When I need a quick photo for a blog post or a high-quality digital image of a favorite heirloom, the SHOTBOX tabletop photo studio is my go-to setup. In fact, after bringing home the SHOTBOX from RootsTech last winter, I packed up my tripod and off-camera lights and haven’t found a reason to dig them out yet. Read my full review here.
It’s easy to use the SHOTBOX to photograph flat objects like documents or photos, but three-dimensional objects can be challenging. In the past few months I’ve shot everything from teacups to tin soldiers, and from bound books to bullets, and I’ve learned a few tricks to help me get the best possible digital image of my family heirlooms and genealogy artifacts. Here are my favorites:
5 Tips for Shooting Family Artifacts with SHOTBOX
1. Light it Right
The SHOTBOX offers three LED light strips calibrated to properly illuminate an object inside the box. The interior of the white plastic box is designed to help reflect the light. When shooting straight down, use the black or white side of the bottom base. When shooting from the front using the Sideshot accessory, use a seamless background.
White reflects light, while black absorbs light. The backdrop and lighting set the tone for your image. When photographing an artifact to record detail and condition, make sure the item is well-lit and in sharp focus. Use the lighting dials to adjust the brightness of the top light strips.
By selecting the right backdrop for your artifact the interior light will appear brighter or softer. For example, use the black backdrop to shoot this porcelain doll dressed in white to provide contrast. The dress is actually yellowed with age, and the color shows up correctly against the black background. Against white, the dress appears dingy and hard to see.
I have achieved the best results using the white backdrop for dark objects like framed photos and the black backdrop for silver, jewelry, china, dolls and small books. Standard-size scrapbook paper fits inside the SHOTBOX to add a decorative background. Or, try a piece of wood, tile, or fabric for a different look.
3. Forget the Glass
Framed photographs can present a problem with glare when the camera is pointed directly at the glass and frame. If possible, take the frame apart, remove the glass, replace the photo in the frame and then shoot the picture. Try positioning the framed photo upright as if it were standing on a shelf, and place your camera in front for the shot.

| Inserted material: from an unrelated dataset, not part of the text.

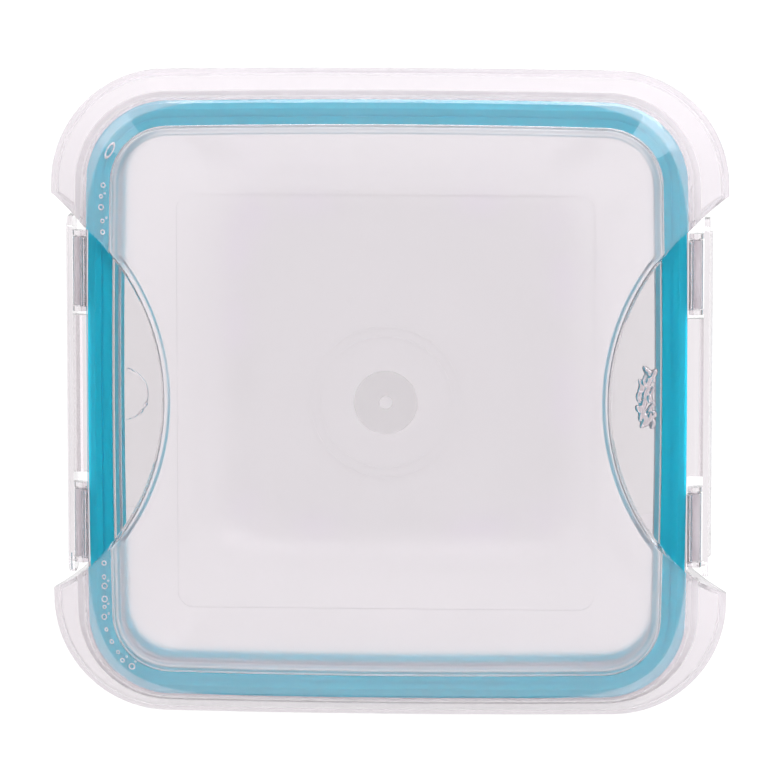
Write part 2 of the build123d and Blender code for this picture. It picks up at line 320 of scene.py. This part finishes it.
def melted(name, balls, material, body, voxel):
    """Balls melted together as one piece on a body: (centre, radii, turn about Z)."""
    mesh = bmesh.new()
    for centre, radii, turn in balls:
        matrix = placed(centre, turn) @ Matrix.Diagonal((*radii, 1.0))
        bmesh.ops.create_icosphere(mesh, subdivisions=3, radius=1.0, matrix=matrix)
    made = add_mark(name, mesh, material, body)
    melt = made.modifiers.new("melt", "REMESH")
    melt.mode = "VOXEL"
    melt.voxel_size = voxel
    melt.use_smooth_shade = True
    relax = made.modifiers.new("relax", "SMOOTH")
    relax.factor = 0.6
    relax.iterations = 4


def corner_path(distance, side):
    """A point and heading on the gasket's middle line, from beside the left scoop round a corner."""
    to_corner = BUBBLE_HALF - BUBBLE_CORNER
    straight = to_corner - BUBBLE_START
    if distance < straight:
        return Vector((-BUBBLE_HALF, side * (BUBBLE_START + distance), BUBBLE_Z)), math.pi / 2
    angle = (distance - straight) / BUBBLE_CORNER
    x = -to_corner - BUBBLE_CORNER * math.cos(angle)
    y = to_corner + BUBBLE_CORNER * math.sin(angle)
    return Vector((x, side * y, BUBBLE_Z)), side * (math.pi / 2 - angle)


def bubble_highlight_rings():
    """Rows of tiny air bubbles that the moulding left in the shoulder, at both left corners, drawn as
    thin near-white rings that paint the bright outlines internal reflection gives them.
    """
    rng = random.Random(11)
    mesh = bmesh.new()
    for side, length in ((1, 14 * MM), (-1, 31 * MM)):
        distance = 0.0
        while distance < length:
            centre, heading = corner_path(distance, side)
            radius = rng.uniform(0.38, 0.72) * MM
            centre += Vector((rng.uniform(-0.35, 0.35), rng.uniform(-0.3, 0.3), 0)) * MM
            hoop(mesh, centre, radius, rng.uniform(0.85, 1.0) * radius, heading)
            if rng.random() < 0.4:
                beside = centre + Vector((rng.uniform(0.9, 1.3), rng.uniform(0.8, 1.4), 0)) * MM
                hoop(mesh, beside, 0.22 * MM, 0.22 * MM, 0.0)
            distance += rng.uniform(2.2, 3.5) * MM
    centre, heading = corner_path(LONG_BUBBLE_AT, 1)
    hoop(mesh, centre, 1.95 * MM, 0.75 * MM, heading)
    add_mark("bubble_highlight_rings", mesh, bubble_rim_highlight(), "lid")


def gate_lumps(plastic):
    """Where the moulding gates were cut: a thin ragged arc on the left, a melted lump on the right."""
    rng = random.Random(4)
    arc = []
    beads = 64
    for bead in range(beads):
        angle = math.radians(-78 + 156 * bead / (beads - 1))
        radius = rng.uniform(0.17, 0.27) * MM
        if 12 < bead < 26 and rng.random() < 0.5:
            radius *= rng.uniform(1.5, 2.6)
        spot = Vector((GATE_ARC * math.cos(angle) - GATE_X, GATE_ARC * math.sin(angle), 0))
        centre = spot + Vector((0, GATE_SHIFT, GATE_FLOOR))
        arc.append((centre, (radius, radius, radius), 0.0))
    melted("left_gate_mark", arc, plastic, "lid", 0.1 * MM)
    lump = []
    for _ in range(46):
        along = rng.uniform(-1.0, 1.0)
        reach = rng.uniform(0.1, 1.0) * math.sqrt(1.0 - 0.9 * along**2) * 0.68 * GATE_ARC
        centre = Vector((GATE_X + 0.8 * MM - reach, along * 1.1 * GATE_ARC + GATE_SHIFT, GATE_FLOOR))
        size = rng.uniform(0.45, 0.95) * MM
        radii = (size, rng.uniform(1.2, 2.4) * size, 0.6 * size)
        lump.append((centre, radii, rng.uniform(-0.7, 0.7)))
    melted("right_gate_mark", lump, plastic, "lid", 0.14 * MM)


# ---- studio --------------------------------------------------------------------------
def paper_floor():
    """A pale sheet that glows a little, so that shadows on it stay faint."""
    data = bpy.data.meshes.new("floor")
    corners = [(x * FLOOR_HALF, y * FLOOR_HALF, 0) for x, y in ((-1, -1), (1, -1), (1, 1), (-1, 1))]
    data.from_pydata(corners, [], [(0, 1, 2, 3)])
    floor = bpy.data.objects.new("floor", data)
    bpy.context.scene.collection.objects.link(floor)
    shader = Shader("paper", (0.12, 0.12, 0.12), 0.9)
    shader.set("Emission Color", (1, 1, 1, 1))
    shader.set("Emission Strength", 0.9)
    data.materials.append(shader.material)


def sky():
    """A bright room with a dark ceiling, so that level faces stay free of glare."""
    world = bpy.data.worlds.new("studio")
    world.use_nodes = True
    tree = world.node_tree
    where = tree.nodes.new("ShaderNodeTexCoord")
    split = tree.nodes.new("ShaderNodeSeparateXYZ")
    ramp = tree.nodes.new("ShaderNodeValToRGB")
    stops = ramp.color_ramp.elements
    for place, grey in SKY_STEPS:
        stops.new(place).color = (grey, grey, grey, 1.0)
    stops[0].position = SKY_LOW_END
    stops[0].color = (*SKY_LOW, 1.0)
    stops.remove(stops[-1])
    background = tree.nodes["Background"]
    tree.links.new(where.outputs["Generated"], split.inputs[0])
    tree.links.new(split.outputs["Z"], ramp.inputs["Fac"])
    tree.links.new(ramp.outputs["Color"], background.inputs["Color"])
    background.inputs["Strength"].default_value = SKY_STRENGTH
    bpy.context.scene.world = world


def softbox(name, where, size, power, tint):
    """A rectangular lamp, turned to face the lid."""
    data = bpy.data.lights.new(name, "AREA")
    data.shape = "RECTANGLE"
    data.size, data.size_y = size
    data.energy = power
    data.color = tint
    lamp = bpy.data.objects.new(name, data)
    lamp.location = where
    aim = Vector((0, 0, 0.05))
    lamp.rotation_euler = (aim - Vector(where)).to_track_quat("-Z", "Y").to_euler()
    bpy.context.scene.collection.objects.link(lamp)


def camera():
    """Looks down from high above, leaning a little towards the back and the right."""
    away = Vector((math.sin(LEAN_RIGHT), math.sin(LEAN_BACK), 0))
    away.z = math.sqrt(1 - away.x**2 - away.y**2)
    up = (Vector((0, 1, 0)) - away * away.y).normalized()
    right = up.cross(away)
    data = bpy.data.cameras.new("camera")
    data.lens = data.sensor_width * CAMERA_DISTANCE / SEEN_WIDTH
    data.clip_end = 20.0
    made = bpy.data.objects.new("camera", data)
    turned = Matrix((right, up, away)).transposed().to_4x4()
    made.matrix_world = Matrix.Translation(CAMERA_AIM + away * CAMERA_DISTANCE) @ turned
    bpy.context.scene.collection.objects.link(made)
    bpy.context.scene.camera = made


dress()
paper_floor()
sky()
softbox("back_softbox", (0.35, 1.0, 0.95), (1.2, 0.8), 21, COOL_LIGHT)
softbox("right_softbox", (0.62, 0.5, 1.15), (0.45, 0.45), 3.0, COOL_LIGHT)
softbox("left_softbox", (-0.7, 0.45, 1.15), (0.4, 0.5), 1.8, WARM_LIGHT)
camera()
scene = bpy.context.scene
scene.view_settings.view_transform = "Standard"
scene.cycles.max_bounces = LIGHT_BOUNCES
scene.cycles.transmission_bounces = LIGHT_BOUNCES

4. Minimize Glare with Sidelights
Glossy photos or shiny ceramics might also have glare spots when photographed directly. Try moving your camera to one side by placing the sideshow in the left or right hand squares when shooting from the front; or by placing your camera slightly off-center from the top.
Adjust the lights using the dials on the left and right sides to turn on left-right-or both SHOTBOX lights, or activate the SIDESHOT light only with the top box lights off. The idea is to light the object indirectly, as if it were outdoors during the day with light from all sides. Another trick is to add light coming in through the top or side holes; I’ve experimented with a small portable desk light with good results.
The green and blue backdrops work well for “green-screen” effects where you want to replace the backdrop with another image. You need a green screen app for your smartphone or computer and a photo for the background image. I had fun creating the image for this article, Greenscreen Your Favorite Family Photo with SHOTBOX.
To make a single image that showed my son’s child-size cowboy boots with his photo in full get-up, I set up the green backdrop and added a piece of red print scrapbook paper as the “floor.” Without this base, the boots appeared to float on the photo.